On film critic Roger Ebert’s list of the Ten Greatest Films of All Time, only one film is an American documentary (two out of ten films are documentaries).

This is the Errol Morris 1978 documentary Gates of Heaven. The film is about two California pet cemeteries, one in the Napa Valley and the other in Los Altos.

The film opens in Los Altos at Highway 280 and Foothill (I grew up two highway exits away). This is the site of the Foothill Pet Cemetery and Morris spends time interviewing the founder Floyd “Mac” McClure and other investors in the pet cemetery.

Some of the clients of the cemetery are also interviewed, including the woman with the “singing” pup and for comic relief, the manager of an animal rendering plant.

Mac has a lot of passion for his dream of opening a pet cemetery, he puts love above profit but one feels he isn’t the best businessman.

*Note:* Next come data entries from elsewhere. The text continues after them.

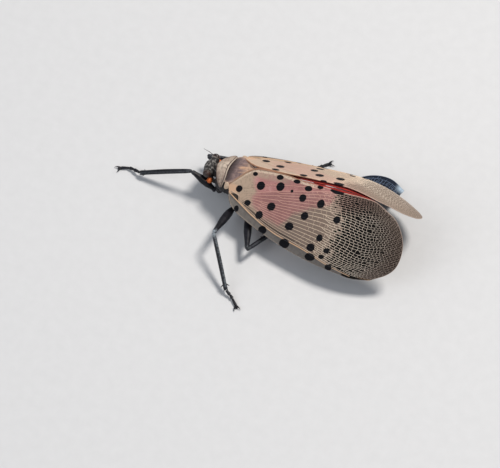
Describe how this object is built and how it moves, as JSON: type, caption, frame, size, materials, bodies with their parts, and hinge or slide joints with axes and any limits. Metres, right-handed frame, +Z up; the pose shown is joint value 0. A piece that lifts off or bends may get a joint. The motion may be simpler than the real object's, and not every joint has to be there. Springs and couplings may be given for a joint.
{
  "type": "spotted lanternfly",
  "caption": "Still, life-size model of a spotted lanternfly standing on six legs with its spotted wings folded like a roof.",
  "frame": {"origin": "middle of the model's box, on the floor under the feet", "axes": "+X from the head to the wing tips, +Z up, -Y to the insect's left"},
  "size_m": [0.036, 0.0232, 0.01],
  "materials": {
    "forewing": "pinkish tan with black spots, satin",
    "hindwing": "red at the base, black at the tip",
    "collar": "tan, finely mottled",
    "shield": "mauve brown with orange streaks",
    "tegula": "pale tan",
    "head": "grey-black, mottled",
    "eye": "dark brown, glossy",
    "antenna": "orange bulb, satin",
    "thorax": "black, satin",
    "abdomen": "yellow with black bands",
    "leg": "black, satin"
  },
  "bodies": {
    "root": {"abdomen": "abdomen", "antenna_left": "antenna", "antenna_right": "antenna", "beak": "thorax", "eye_left": "eye", "eye_right": "eye", "forewing_left": "forewing", "forewing_right": "forewing", "head": "head", "hindwing_left": "hindwing", "hindwing_right": "hindwing", "leg_fore_left_femur": "leg", "leg_fore_left_tarsus": "leg", "leg_fore_left_tibia": "leg", "leg_fore_right_femur": "leg", "leg_fore_right_tarsus": "leg", "leg_fore_right_tibia": "leg", "leg_hind_left_femur": "leg", "leg_hind_left_tarsus": "leg", "leg_hind_left_tibia": "leg", "leg_hind_right_femur": "leg", "leg_hind_right_tarsus": "leg", "leg_hind_right_tibia": "leg", "leg_mid_left_femur": "leg", "leg_mid_left_tarsus": "leg", "leg_mid_left_tibia": "leg", "leg_mid_right_femur": "leg", "leg_mid_right_tarsus": "leg", "leg_mid_right_tibia": "leg", "mesonotum": "shield", "pronotum": "collar", "tegula_left": "tegula", "tegula_right": "tegula", "thorax": "thorax"}
  },
  "joints": []
}
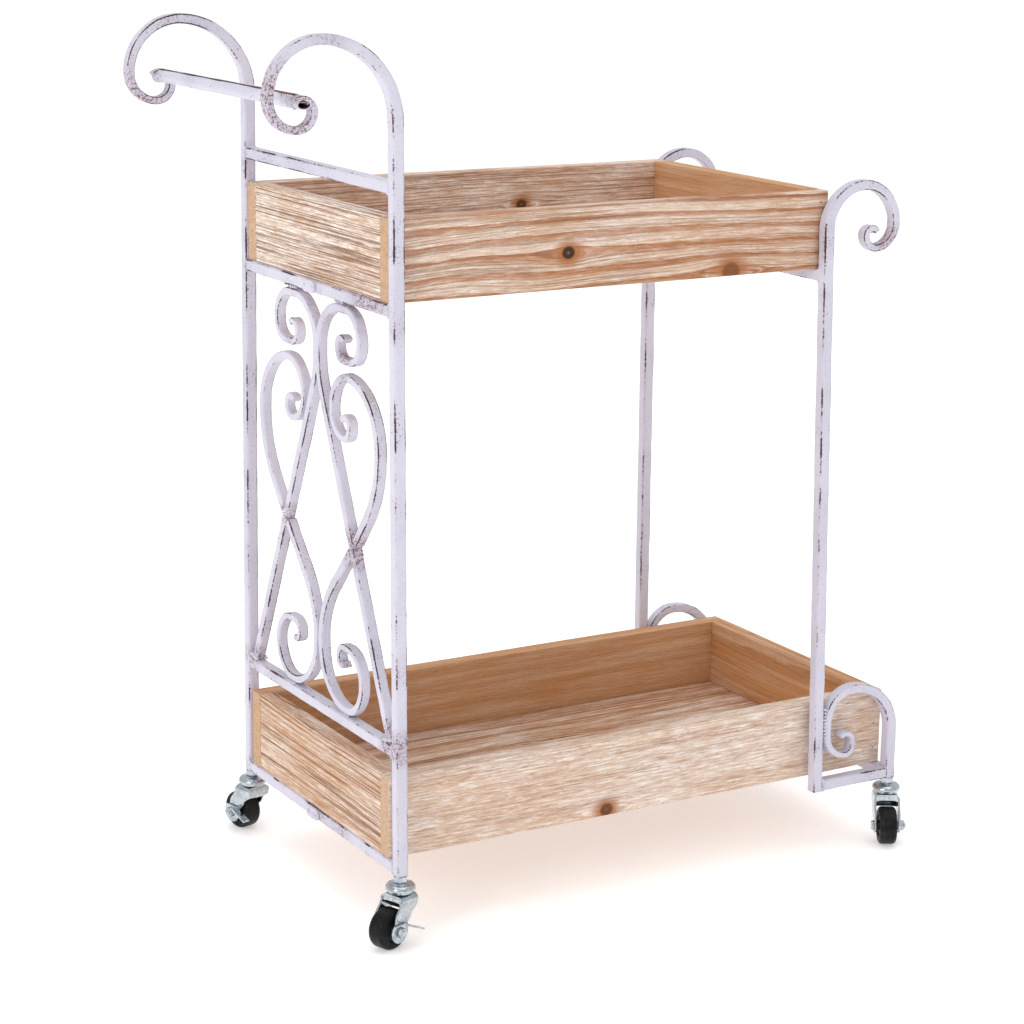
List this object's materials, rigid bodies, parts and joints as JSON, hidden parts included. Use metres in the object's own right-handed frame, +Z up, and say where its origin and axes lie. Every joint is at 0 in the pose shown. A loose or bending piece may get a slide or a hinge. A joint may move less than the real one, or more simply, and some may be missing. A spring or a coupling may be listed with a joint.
{
  "type": "plant trolley",
  "caption": "Plant trolley with a welded square-bar frame, scrolled handle posts and feet, a scrollwork side panel, wooden trays and swivel casters with brake levers.",
  "frame": {"origin": "centre of the base of the bounding box, on the floor under the wheels", "axes": "+X along the trolley away from the handle, +Y across it to the back, +Z up"},
  "size_m": [0.7294, 0.4103, 0.8604],
  "materials": {
    "frame_paint": "worn satin lavender-white paint with dark plum edges",
    "pine": "brushed softwood with whitewash streaks",
    "zinc": "bright zinc-plated pressed steel",
    "screw_steel": "dark dull screw steel",
    "wheel_plastic": "black moulded plastic",
    "wheel_rubber": "black rubber tread"
  },
  "bodies": {
    "frame": {"handle_post_front": "frame_paint", "handle_post_back": "frame_paint", "handle_tube": "frame_paint", "grip_rail": "frame_paint", "upper_tray_rail_left": "frame_paint", "panel_bottom_rail": "frame_paint", "base_rail_left": "frame_paint", "screw_tabs": "frame_paint", "panel_scroll_front": "frame_paint", "panel_scroll_back": "frame_paint", "panel_drop_upper_front": "frame_paint", "panel_drop_upper_back": "frame_paint", "panel_drop_lower_front": "frame_paint", "panel_drop_lower_back": "frame_paint", "end_post_front": "frame_paint", "end_post_back": "frame_paint", "outrigger_front": "frame_paint", "outrigger_back": "frame_paint", "upper_tray_rail_right": "frame_paint", "base_rail_right": "frame_paint", "tray_screws": "screw_steel", "upper_front_board": "pine", "upper_back_board": "pine", "upper_left_board": "pine", "upper_right_board": "pine", "upper_plank_1": "pine", "upper_plank_2": "pine", "upper_plank_3": "pine", "lower_front_board": "pine", "lower_back_board": "pine", "lower_left_board": "pine", "lower_right_board": "pine", "lower_plank_1": "pine", "lower_plank_2": "pine", "lower_plank_3": "pine", "caster_stems": "zinc", "caster_nuts": "zinc", "cup_fl": "zinc", "cup_bl": "zinc", "cup_fr": "zinc", "cup_br": "zinc"},
    "swivel_fl": {"fork_fl": "zinc", "axle_fl": "zinc"},
    "wheel_fl": {"wheel_core_fl": "wheel_plastic", "tyre_fl": "wheel_rubber"},
    "swivel_bl": {"fork_bl": "zinc", "axle_bl": "zinc"},
    "wheel_bl": {"wheel_core_bl": "wheel_plastic", "tyre_bl": "wheel_rubber"},
    "swivel_fr": {"fork_fr": "zinc", "axle_fr": "zinc"},
    "wheel_fr": {"wheel_core_fr": "wheel_plastic", "tyre_fr": "wheel_rubber"},
    "swivel_br": {"fork_br": "zinc", "axle_br": "zinc"},
    "wheel_br": {"wheel_core_br": "wheel_plastic", "tyre_br": "wheel_rubber"},
    "lever_fl": {"brake_fl": "zinc"},
    "lever_bl": {"brake_bl": "zinc"}
  },
  "joints": [
    {"name": "swivel_turn_fl", "type": "hinge", "parent": "frame", "child": "swivel_fl", "pos_m": [-0.2335, -0.169, 0.052], "axis": [0, 0, 1], "continuous": true},
    {"name": "wheel_spin_fl", "type": "hinge", "parent": "swivel_fl", "child": "wheel_fl", "pos_m": [-0.24948, -0.17481, 0.02], "axis": [0.342, -0.9397, 0], "continuous": true},
    {"name": "lever_turn_fl", "type": "hinge", "parent": "swivel_fl", "child": "lever_fl", "pos_m": [-0.24948, -0.17481, 0.02], "axis": [0.342, -0.9397, 0], "range_deg": [0, 25]},
    {"name": "swivel_turn_bl", "type": "hinge", "parent": "frame", "child": "swivel_bl", "pos_m": [-0.2335, 0.169, 0.052], "axis": [0, 0, 1], "continuous": true},
    {"name": "wheel_spin_bl", "type": "hinge", "parent": "swivel_bl", "child": "wheel_bl", "pos_m": [-0.2379, 0.18542, 0.02], "axis": [-0.9659, -0.2588, 0], "continuous": true},
    {"name": "lever_turn_bl", "type": "hinge", "parent": "swivel_bl", "child": "lever_bl", "pos_m": [-0.2379, 0.18542, 0.02], "axis": [-0.9659, -0.2588, 0], "range_deg": [0, 25]},
    {"name": "swivel_turn_fr", "type": "hinge", "parent": "frame", "child": "swivel_fr", "pos_m": [0.3485, -0.169, 0.052], "axis": [0, 0, 1], "continuous": true},
    {"name": "wheel_spin_fr", "type": "hinge", "parent": "swivel_fr", "child": "wheel_fr", "pos_m": [0.34, -0.18372, 0.02], "axis": [0.866, -0.5, 0], "continuous": true},
    {"name": "swivel_turn_br", "type": "hinge", "parent": "frame", "child": "swivel_br", "pos_m": [0.3485, 0.169, 0.052], "axis": [0, 0, 1], "continuous": true},
    {"name": "wheel_spin_br", "type": "hinge", "parent": "swivel_br", "child": "wheel_br", "pos_m": [0.33378, 0.1775, 0.02], "axis": [-0.5, -0.866, 0], "continuous": true}
  ]
}
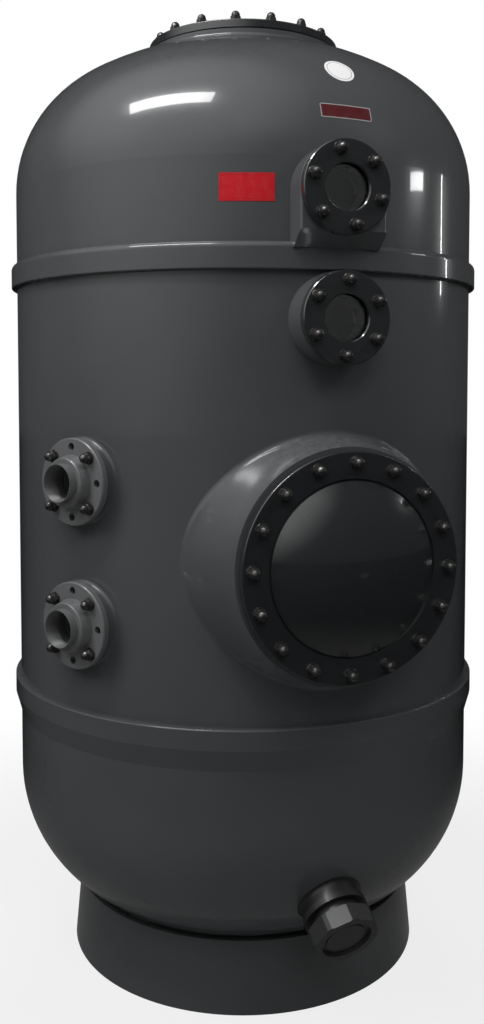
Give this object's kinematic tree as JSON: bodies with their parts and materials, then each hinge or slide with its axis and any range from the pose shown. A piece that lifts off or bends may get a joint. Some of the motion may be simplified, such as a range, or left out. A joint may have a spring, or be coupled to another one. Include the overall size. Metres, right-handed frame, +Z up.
{
  "type": "sand filter",
  "caption": "Tall laminated pool sand filter vessel on a skirt, with domed bolted manholes, sight glasses, flanged side ports and a sand drain with a union nut.",
  "frame": {"origin": "on the vessel's axis at the floor, in the plane of the skirt's foot", "axes": "+Z up the vessel's axis; -Y out through the side manhole, whose plane also holds both sight glasses; the ports are 57 degrees from it towards -X"},
  "size_m": [1.228, 1.37, 2.4603],
  "materials": {
    "gelcoat": "glossy gelcoat on glass fibre laminate",
    "lid_black": "glossy black moulding",
    "port_grey": "satin moulded pipe fitting",
    "pipe_grey": "extruded pressure pipe",
    "union_black": "satin moulded",
    "rubber": "matt",
    "bolt_steel": "dark coated steel",
    "window": "clear acrylic disc, dark behind"
  },
  "bodies": {
    "vessel": {"skirt_base": "gelcoat", "lower_shell": "gelcoat", "middle_shell": "gelcoat", "upper_shell": "gelcoat", "side_manhole_neck": "gelcoat", "side_manhole_gasket": "rubber", "top_manhole_neck": "gelcoat", "top_manhole_gasket": "rubber", "upper_sight_pad": "gelcoat", "lower_sight_boss": "gelcoat", "upper_sight_gasket": "rubber", "upper_sight_window": "window", "upper_sight_flange": "lid_black", "upper_sight_bolts": "bolt_steel", "lower_sight_gasket": "rubber", "lower_sight_window": "window", "lower_sight_flange": "lid_black", "lower_sight_bolts": "bolt_steel", "inlet_neck": "gelcoat", "inlet_gasket": "rubber", "inlet_flange": "port_grey", "inlet_bolts": "bolt_steel", "outlet_neck": "gelcoat", "outlet_gasket": "rubber", "outlet_flange": "port_grey", "outlet_bolts": "bolt_steel", "inlet_pipe": "pipe_grey", "diffuser": "pipe_grey", "outlet_pipe": "pipe_grey", "collector_hub": "pipe_grey", "collector_arms": "pipe_grey", "drain_neck": "gelcoat", "drain_seal": "rubber"},
    "side_lid": {"side_manhole_lid": "lid_black", "side_manhole_bolts": "bolt_steel"},
    "top_lid": {"top_manhole_lid": "lid_black", "top_manhole_bolts": "bolt_steel", "air_bleed_body": "union_black"},
    "bleed_screw": {"air_bleed_screw": "union_black"},
    "drain_cap": {"drain_plug": "union_black"},
    "drain_union": {"drain_nut": "union_black"}
  },
  "joints": [
    {"name": "side_lid_removal", "type": "slide", "parent": "vessel", "child": "side_lid", "axis": [0, -1, 0], "range_m": [0, 0.3]},
    {"name": "top_lid_removal", "type": "slide", "parent": "vessel", "child": "top_lid", "axis": [0, 0, 1], "range_m": [0, 0.3]},
    {"name": "bleed_turn", "type": "hinge", "parent": "top_lid", "child": "bleed_screw", "pos_m": [0, 0, 2.43704], "axis": [0, 0, 1], "range_deg": [0, 720]},
    {"name": "drain_travel", "type": "slide", "parent": "vessel", "child": "drain_cap", "axis": [0.0301, -0.8611, -0.5075], "range_m": [0, 0.018]},
    {"name": "drain_nut_turn", "type": "hinge", "parent": "drain_cap", "child": "drain_union", "pos_m": [0.02186, -0.62606, 0.25757], "axis": [0.0301, -0.8611, -0.5075], "range_deg": [0, 1080]}
  ],
  "couplings": [
    {"joint": "drain_nut_turn", "follows": "drain_travel", "rad_per_m": 1047.2}
  ]
}
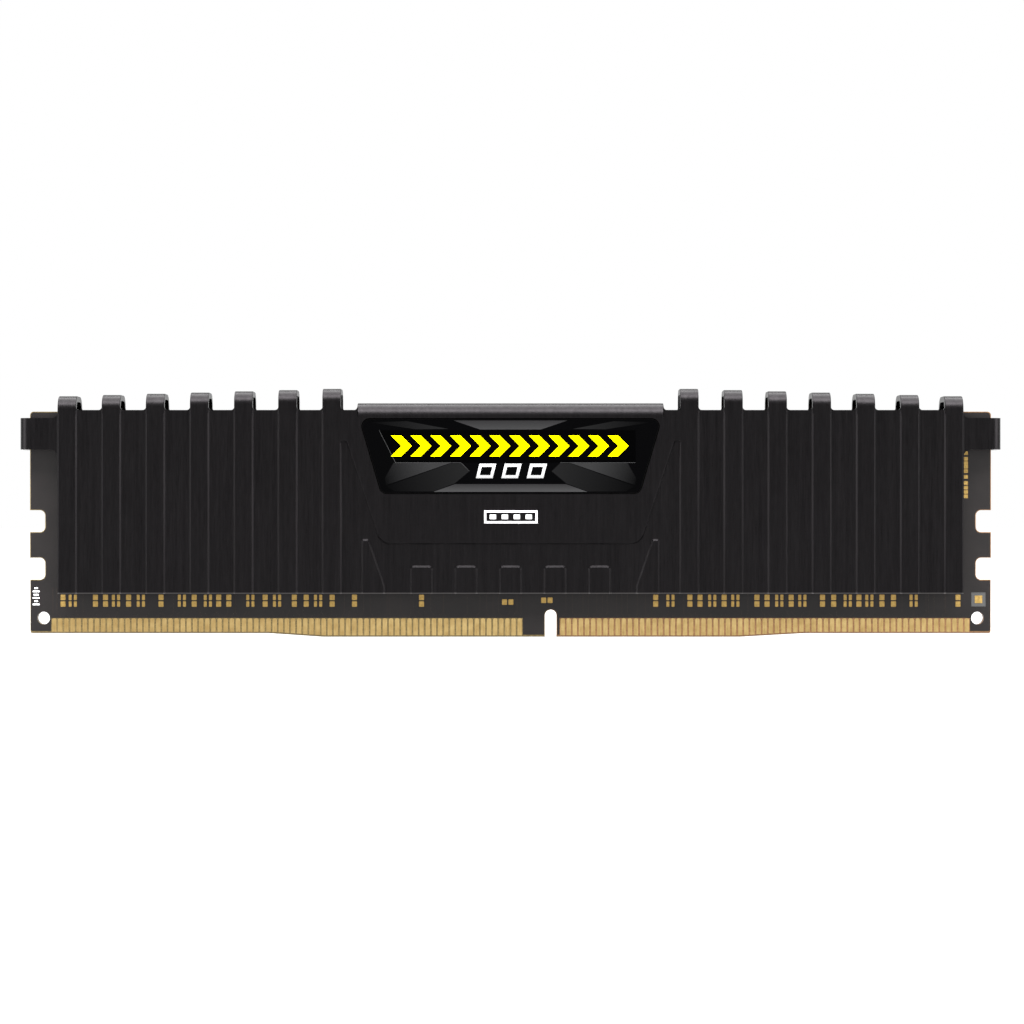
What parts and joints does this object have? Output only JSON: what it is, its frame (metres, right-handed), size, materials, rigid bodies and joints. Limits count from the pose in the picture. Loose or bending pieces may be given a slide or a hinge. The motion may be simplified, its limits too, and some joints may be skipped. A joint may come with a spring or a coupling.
{
  "type": "ram module",
  "caption": "Memory module: a thin contact-edged circuit board between two pressed, black heat spreader plates with bent-over tabs and a centre badge.",
  "frame": {"origin": "middle of the board's insertion edge, on the board's mid-plane", "axes": "+X along the module to the right seen from the front, -Y out of the badge side, +Z away from the socket"},
  "size_m": [0.1356, 0.007, 0.0344],
  "materials": {
    "laminate": "woven glass laminate, matt, olive brown at its cut edges",
    "solder_mask": "matt dark grey-brown coating with faint traces under it",
    "gold_plating": "hard gold plating, satin",
    "black_aluminium": "vertically brushed, black anodised sheet",
    "badge_print": "printed polyester film, semi-gloss",
    "label_paper": "coated film label, matt silver-grey",
    "spacer_foam": "closed-cell foam, matt",
    "thermal_tape": "filled silicone tape, matt",
    "chip_epoxy": "moulded epoxy, matt",
    "solder": "reflowed solder, satin",
    "bright_tin": "tin-plated terminals, satin",
    "capacitor_ceramic": "fired ceramic, matt tan",
    "resistor_glaze": "black glaze",
    "ink_yellow": "opaque yellow print",
    "ink_grey": "satin grey print",
    "ink_white": "opaque white print"
  },
  "bodies": {
    "root": {"capacitor_bodies": "capacitor_ceramic", "capacitor_terminals": "bright_tin", "configuration_memory": "chip_epoxy", "configuration_memory_lands": "bright_tin", "fiducial_pad": "gold_plating", "front_badge": "badge_print", "front_component_lands": "gold_plating", "front_edge_contacts": "gold_plating", "front_end_lands": "gold_plating", "front_foam_spacer": "spacer_foam", "front_heat_spreader": "black_aluminium", "front_solder_mask": "solder_mask", "memory_chip_1": "chip_epoxy", "memory_chip_1_balls": "solder", "memory_chip_2": "chip_epoxy", "memory_chip_2_balls": "solder", "memory_chip_3": "chip_epoxy", "memory_chip_3_balls": "solder", "memory_chip_4": "chip_epoxy", "memory_chip_4_balls": "solder", "memory_chip_5": "chip_epoxy", "memory_chip_5_balls": "solder", "memory_chip_6": "chip_epoxy", "memory_chip_6_balls": "solder", "memory_chip_7": "chip_epoxy", "memory_chip_7_balls": "solder", "memory_chip_8": "chip_epoxy", "memory_chip_8_balls": "solder", "pcb_core": "laminate", "rear_edge_contacts": "gold_plating", "rear_heat_spreader": "black_aluminium", "rear_label": "label_paper", "rear_solder_mask": "solder_mask", "rear_thermal_tape": "thermal_tape", "resistor_array_bodies": "resistor_glaze", "resistor_array_terminals": "bright_tin", "termination_resistor_bodies": "resistor_glaze", "termination_resistor_terminals": "bright_tin"}
  },
  "joints": []
}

The owner of the land, a Mr. Dutton, decides to sell the land to a real-estate developer and the pets, all 450, have to be exhumed and reburied in the another pet cemetery (Bubbling Well Pet Memorial Park in Napa Valley).

The second part of the film interviews the Harberts family which runs the Bubbling Well Pet Memorial Park. But not before one of the best monologues in documentary history from a Los Altos elderly neighbor, Florence Rasmussen, who lives across the street from the cemetery.

The documentary was filmed in the summer of 1977 and I was in search of the location of the cemetery on a rainy late morning.

Looking at maps, I noticed a trail (Hammond-Snyder Loop Trail) up to a hill that would give me a view of area to the south of Highway 280 and east of Foothill.

I set off on the muddy trail past a red-tail hawk perched in an oak. There was a light drizzle. In about five minutes I found myself on a small hill partially fenced in with an interpretative sign.

Looking to the north I knew I was standing at the cameras location from the panning shot at the beginning of Gates of Heaven.

A screen capture of the first panning shot in the film. The green water tanks are still there. The bridge in the foreground right is Cristo Rey Drive over the Southern Pacific Permanente Cement Plant branch line. In the background is Highway 280.
This screen capture, from the same panning shot as above, comes to rest here: the location of the Foothill Pet Cemetery between Cristo Rey Drive and Highway 280.
Here is the same view of the cemetery today. The distance fades into drizzling skies. There are more houses and trees than there were in 1977. The roads are very much the same as 47 years ago.

I pulled my panoramic journal out of my pack and quickly began a pen brush sketch of the scene before me, my lines blurred and smudged in the drizzle. These “happy accidents” became part of the sketch.

Parts of the scene were still recognizable: the green waters tanks, the railroad, the Foothill Blvd entrance and exit ramps, Cristo Rey, and Highway 280.

Where the pet cemetery was located is now a housing development and the trees now seem much taller and more plentiful than when the panning shot was filmed here almost 47 years ago.

Do the residents of Serra Knoll Estates know their houses are built on the site of a pet cemetery?!
Oddly enough there is a Catholic Cemetery called “Gate of Heaven” just down the road from the former Foothill Pet Cemetery. Did Morris get the idea for his film’s title here? Maybe only he really knows.